最初に設定したスコアリングモデルやホットリードの定義が必ずしも適切であるとは限りません。そのため、運用後も検証と改善を繰り返しながら、自社に適したモデルの構築を目指します。
コストがかかる
多くのMAツールは月額費用を支払う「クラウド型」なので、利用頻度に関わらず一定の費用が発生します。成果が上がらないと、毎月のコストが負担に感じるかもしれません。効果が出る前に運用を断念しないためにも、導入前に入念な計画を立てておく必要があります。
また、MAツールを活用してOne to Oneマーケティング行うためには、多くのコンテンツが必要です。
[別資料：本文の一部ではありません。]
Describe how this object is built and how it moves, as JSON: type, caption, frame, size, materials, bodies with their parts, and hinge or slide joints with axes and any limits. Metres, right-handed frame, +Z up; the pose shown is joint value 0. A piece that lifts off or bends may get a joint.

顧客を細分化するほど、各キーワードに合致したコンテンツを作成することが求められため、継続してコンテンツを生み出せる体制が構築できていなければ、MAツール導入の効果よりも、コストやかかる手間に目が行ってしまいます。
必要以上に多機能で高額なツールを導入しないことも大切です。多機能だからといって、それが必ずしも成果に結び付くわけではありません。MAツールを導入する前に自社の課題を明確にしたうえで、課題の解消に役立つ機能を搭載しているMAツールを選択するようにしましょう。
運用できる人材が必要
MAツールを導入しても「担当者がツールを使いこなせない」といった問題が起こり得ます。自社内でリソースを用意できない場合は、外部に委託するという手段もありますが、とくに、多機能なMAツールは求められる知識も高くなるので注意が必要です。
ベンダーのサポートを受けながら自社のリソースで運用するという方法もありますが、サポートの費用や内容は各社で異なるので、導入後のトラブルを避けるためにも、事前に必ずチェックしましょう。
まとめ
MAツールの導入で得られるメリットは多岐にわたりますが、成果を上げるためには、デメリットと対応策を準備しておくことも大切です。
MAツールは導入するだけで成約率が高まるツールではありません。MAツールのメリットとデメリットを考慮したうえで運用体制を整え、自社に適したツールを選んで活用していきましょう。